Numerical Investigation of Flow Around Fixed Cylinder at Re=3900 Study of Spanwise Length Optimization

Abstract

One of the most fundamental engineering problems is flow around a circular cylinder, which has been substantially studied with applications such as heat exchangers, marine cables, chimneys, and offshore supporting feet. From a theoretical standpoint, flow around a circular cylinder exhibits many important fluid dynamics phenomena, including turbulent transformation, vortex shedding and flow separation. Despite significant numerical and experimental research [1], [2] and [3-6], flow around a circular cylinder is still a difficult problem in fluid mechanics, prompting ongoing research to better understand the cylinder's complex unsteady flow dynamics. Large Eddy Simulation (LES) coupled to Smagorinsky and dynamic sub grid scale models were used to investigate transitional flow past a circular cylinder in the lower subcritical regime (Re = 3900). Even though many researchers have looked into this issue, there is still a disparity in the results, especially when it comes to calculating the separation angle, recirculation length and flow characteristics in the wake region behind the cylinder.
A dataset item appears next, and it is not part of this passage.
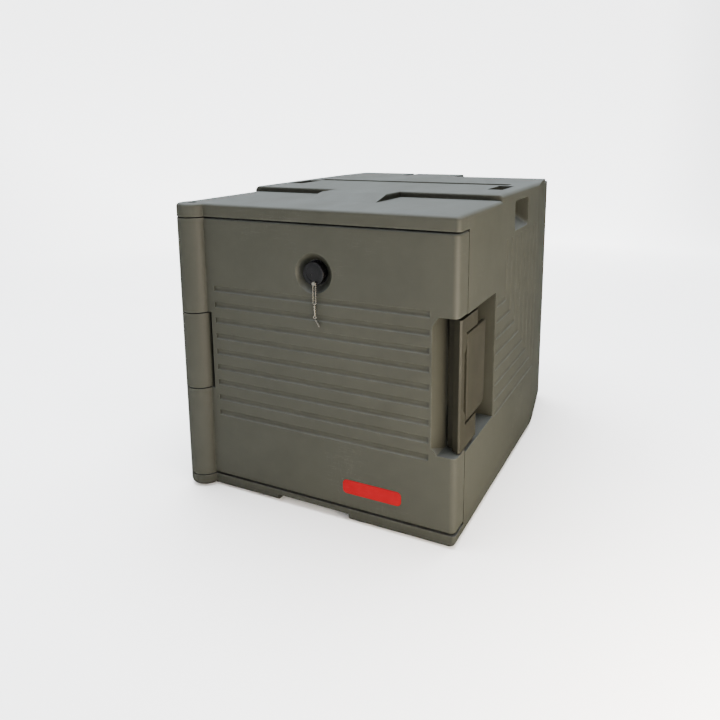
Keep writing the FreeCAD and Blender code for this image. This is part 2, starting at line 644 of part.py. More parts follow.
def cee(name, x0, x1, z0, z1, notch_x, n0, n1, y0, y1):
    """Door outline with the latch notch left out."""
    return poly(name, "XZ_Plane",
                [(x0, z0), (x1, z0), (x1, n0), (notch_x, n0), (notch_x, n1), (x1, n1),
                 (x1, z1), (x0, z1)], y0, y1)


CEE = ("door_mid_left+door_side_wall", "224.5", "door_low+door_side_wall",
       "door_high-door_side_wall", "notch_left-4.5", "notch_low-4", "notch_high+4")
door_space = cee("door_space", *CEE, "door_wall", "door_back+5")
dish_wall = rod("dish_wall", "y", "vent_x", "-1", "vent_z", "dish_rad+4", "dish_depth+4.5")
door_hollow = cut("door_hollow", door_space, dish_wall)
notch_plan = poly("notch_plan", "XY_Plane",
                  [("notch_left", "-5"), ("notch_left", "0"), ("notch_vee", "32"),
                   ("notch_vee", "50"), ("260", "50"), ("260", "-5")], "100", "360")
notch_face = poly("notch_face", "XZ_Plane",
                  [("notch_left-0.5", "notch_low+10"), ("notch_left+9", "notch_low"),
                   ("260", "notch_low"), ("260", "notch_high"), ("notch_left+9", "notch_high"),
                   ("notch_left-0.5", "notch_high-15")], "-6", "60")
notch = common("notch", [notch_plan, notch_face])
dish = cone("dish", "y", "vent_x", "-0.01", "vent_z", "dish_rad", "dish_floor_rad",
            "dish_depth+0.01")
vent_hole = rod("vent_hole", "y", "vent_x", "-1", "vent_z", "sleeve_rad+0.05", "80")
door_tools = [door_hollow, notch, dish, vent_hole,
              rod("door_bore", "z", "hinge_x", "hinge_y", "0", "pin_bore", "500")]
grooves = []
for k in range(9):
    grooves.append(rod("door_rib_%d" % k, "x", "rib_left", "rib_depth-rib_rad",
                       "rib_first+%d*rib_pitch" % k, "rib_rad", "rib_right-rib_left"))
door_tools += grooves
door_tools.append(round_rect("label_seat", "XZ_Plane", "55", "149", "45.5", "67.5", "7", "7",
                             "-1", "0.8"))
door_shell = cut("door_shell_cut", door_solid, fuse("door_tools", door_tools))
node(door_shell, "door_shell")

plug_out = round_rect("plug_out", "XZ_Plane", "plug_left", "plug_right", "plug_low", "plug_high",
                      "12", "12", "door_back-panel_thick", "plug_back")
plug_in = round_rect("plug_in", "XZ_Plane", "plug_left+3", "plug_right-3", "plug_low+3",
                     "plug_high-3", "9", "9", "door_back-panel_thick-1", "plug_back-3")
panel_plate = cee("panel_plate", *CEE, "door_back-panel_thick", "door_back")
panel = cut("panel_cut", fuse("panel_solid", [panel_plate, plug_out]),
            fuse("panel_tools", [plug_in, rod("panel_vent", "y", "vent_x", "0", "vent_z",
                                             "sleeve_rad+0.05", "80")]))
node(panel, "door_inner_panel")

foam_a = cee("door_foam_a", *CEE, "door_wall", "door_back-panel_thick")
foam_b = round_rect("door_foam_b", "XZ_Plane", "plug_left+3", "plug_right-3", "plug_low+3",
                    "plug_high-3", "9", "9", "door_back-panel_thick-1", "plug_back-3")
door_foam = cut("door_foam_cut", fuse("door_foam_solid", [foam_a, foam_b]),
                fuse("door_foam_tools", [
                    rod("dish_wall_b", "y", "vent_x", "-1", "vent_z", "dish_rad+4",
                        "dish_depth+4.5"),
                    rod("foam_vent", "y", "vent_x", "0", "vent_z", "sleeve_rad+0.05", "80")]))
node(door_foam, "door_foam")

seal_ring = cut("seal_ring",
                round_rect("seal_out_body", "XZ_Plane", "plug_left-seal_out", "plug_right+seal_out",
                           "plug_low-seal_out", "plug_high+seal_out", "16", "16", "38", "46"),
                round_rect("seal_in_body", "XZ_Plane", "plug_left", "plug_right", "plug_low",
                           "plug_high", "12", "12", "37", "47"))
node(seal_ring, "door_seal")

sleeve = cut("sleeve_cut",
             fuse("sleeve_solid", [
                 rod("sleeve_tube", "y", "vent_x", "dish_depth-1.2", "vent_z", "sleeve_rad",
                     "plug_back+5-dish_depth+1.2"),
                 rod("sleeve_flange", "y", "vent_x", "dish_depth-1.2", "vent_z", "18.5", "1.2")]),
             rod("sleeve_bore_cut", "y", "vent_x", "0", "vent_z", "sleeve_bore", "80"))
node(sleeve, "vent_sleeve")
nut = cut("vent_nut_cut",
          round_edges(rod("vent_nut_raw", "y", "vent_x", "plug_back", "vent_z", "18", "5"), "1.5",
                      lambda b, e: b.YMin > V["plug_back"] + 4.9, "vent_nut_round"),
          rod("vent_nut_bore", "y", "vent_x", "plug_back-1", "vent_z", "sleeve_rad+0.05", "10"))
node(nut, "vent_nut")
label = round_edges(
    round_rect("label_raw", "XZ_Plane", "55.3", "148.7", "45.8", "67.2", "6.7", "6.7",
               "-0.6", "0.8"), "0.4", lambda b, e: b.YMax < -0.55, "label_round")
node(label, "label_plate")

# ==== vent cap and its chain ==============================================
cap_pts = []
for k in range(12):
    a = math.radians(15 + 30 * k)
    cap_pts.append(("vent_x+cap_rad*%.6f" % math.cos(a), "vent_z+cap_rad*%.6f" % math.sin(a)))
cap_head = poly("cap_head", "XZ_Plane", cap_pts, "-1.5", "7")
body_fillet(cap_head, "1.5", lambda b, e: b.YMax < -1.4, "cap_edges")
cap = cut("vent_cap_cut",
          fuse("vent_cap_solid", [cap_head,
                                  rod("cap_stem", "y", "vent_x", "6.5", "vent_z", "9.05", "22")]),
          fuse("cap_tools", [rod("cap_dimple", "y", "vent_x", "-2", "vent_z", "11", "1.2"),
                             rod("stud_hole", "y", "15", "-2", "360.5", "1.02", "4")]))
node(cap, "vent_cap")
node(torus("vent_seal_ring", "y", "vent_x", "8.3", "vent_z", "13", "1.05"), "vent_seal")
CX, CY, CZ = "15", "-3.6", "360.5"
stud = fuse("chain_stud_solid", [rod("stud_shank", "y", CX, "-5.6", CZ, "1", "7.4"),
                                 rod("stud_head", "y", CX, "-6.4", CZ, "2.6", "1.2")])
node(round_edges(stud, "0.4", lambda b, e: b.YMax < -6.3, "stud_round"), "chain_stud")


def bent_tube(path_pts_arcs, rad):
    """Solid tube along lines and arcs."""
    wire = Part.Wire([g.toShape() for g in path_pts_arcs])
    start = path_pts_arcs[0]
    p, d = start.value(start.FirstParameter), start.tangent(start.FirstParameter)[0]
    prof = Part.Wire([Part.Circle(p, d, rad).toShape()])
    return wire.makePipeShell([prof], True, False)


v = FreeCAD.Vector
cx, cy = 15.0, -3.6
hi, lo, half = 360.5, 332.0, 2.2
loop = doc.addObject("Part::Feature", "bead_chain_loop")
left = [Part.LineSegment(v(cx - half, cy, lo), v(cx - half, cy, hi)),
        Part.Arc(v(cx - half, cy, hi), v(cx, cy, hi + half), v(cx + half, cy, hi)),
        Part.LineSegment(v(cx + half, cy, hi), v(cx + half, cy, lo))]
upper = bent_tube(left, 1.1)
lower = bent_tube([Part.Arc(v(cx - half, cy, lo), v(cx, cy, lo - half), v(cx + half, cy, lo))], 1.1)
loop.Shape = upper.fuse(lower).removeSplitter()
node(loop, "bead_chain")
coupling = round_edges(rod("coupling_raw", "z", CX, CY, "320.5", "1.7", "8"), "0.7",
                       lambda b, e: near(b.ZLength, 0), "coupling_round")
node(coupling, "chain_coupling")
link = fuse("chain_link_solid", [rod("link_wire", "z", CX, CY, "313.2", "0.9", "7.3"),
                                 torus("link_ring", "y", CX, CY, "311", "2", "0.7")])
node(link, "chain_link")
bar = doc.addObject("Part::Cylinder", "toggle_raw")
bar.Radius = 1.2
bar.Height = 11.5
bar.Placement = FreeCAD.Placement(v(cx + 1.2, cy, 307.4),
                                  FreeCAD.Rotation(v(0, 1, 0), 180 - 33))
bar_round = round_edges(bar, "0.5", lambda b, e: e.Curve.TypeId == "Part::GeomCircle",
                        "toggle_round")
node(bar_round, "toggle_bar")

doc.recompute()

# ==== checks and export ===================================================
for o in doc.Objects:
    if "Invalid" in o.State or "Error" in o.State:
        raise RuntimeError("failed object: %s %s" % (o.Name, o.State))
os.makedirs("parts", exist_ok=True)
low = [1e9] * 3
high = [-1e9] * 3
for n in NODES:
    s = n.Shape
    if s.isNull() or not s.isValid() or not s.Solids:
        raise RuntimeError("bad shape: " + n.Label)
    b = s.BoundBox
    low = [min(low[0], b.XMin), min(low[1], b.YMin), min(low[2], b.ZMin)]
    high = [max(high[0], b.XMax), max(high[1], b.YMax), max(high[2], b.ZMax)]
    s.exportStep("parts/%s.step" % n.Label)
    print("%-22s solids %d  volume %.1f cm3  x %.1f..%.1f y %.1f..%.1f z %.1f..%.1f" % (
        n.Label, len(s.Solids), s.Volume / 1000, b.XMin, b.XMax, b.YMin, b.YMax, b.ZMin, b.ZMax))
print("box", [round(a, 2) for a in low], [round(a, 2) for a in high], len(NODES), "nodes")
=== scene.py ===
import bpy
import bmesh
import math
from mathutils import Matrix, Vector


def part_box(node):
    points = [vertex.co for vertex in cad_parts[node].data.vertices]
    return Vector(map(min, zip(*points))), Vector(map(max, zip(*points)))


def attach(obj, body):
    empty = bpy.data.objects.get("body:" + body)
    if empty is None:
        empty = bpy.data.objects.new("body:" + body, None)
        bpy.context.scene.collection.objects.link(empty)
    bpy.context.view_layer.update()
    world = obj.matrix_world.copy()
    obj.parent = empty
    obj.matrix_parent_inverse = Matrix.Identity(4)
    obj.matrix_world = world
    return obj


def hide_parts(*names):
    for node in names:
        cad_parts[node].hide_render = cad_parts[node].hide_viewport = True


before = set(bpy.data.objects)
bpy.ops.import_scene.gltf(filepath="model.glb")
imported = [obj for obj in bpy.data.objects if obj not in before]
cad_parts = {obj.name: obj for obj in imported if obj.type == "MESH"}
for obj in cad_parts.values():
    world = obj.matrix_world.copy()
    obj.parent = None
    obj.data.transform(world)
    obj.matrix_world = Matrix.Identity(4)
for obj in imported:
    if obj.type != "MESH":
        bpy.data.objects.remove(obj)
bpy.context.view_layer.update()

# The CAD model's working frame has its door front at Y = 0; this is where
# that frame's origin lies in the row frame, in millimetres.
OX, OY = 1.0, -301.0


def P(x, y, z):
    """Working-frame millimetres to row-frame metres."""
    return Vector(((x + OX) / 1000, (y + OY) / 1000, z / 1000))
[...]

Furthermore, the impact of spanwise length and grid resolution in the spanwise direction should be addressed. This research examines previous research and conducts studies in accordance with literature guidelines. The influence of change in spanwise length (0.5D, 1D, 2D, πD, 4D and 8D), mesh resolution in the spanwise direction (ranging from 1 to 80 elements) on separation angle, recirculation length and wake characteristics is examined. Within 10 diameters, the wake behind the cylinder is inspected. This study revealed optimized spanwise length and mesh design and concluded that mesh resolution in the spanwise direction is a more important factor for good results than spanwise length.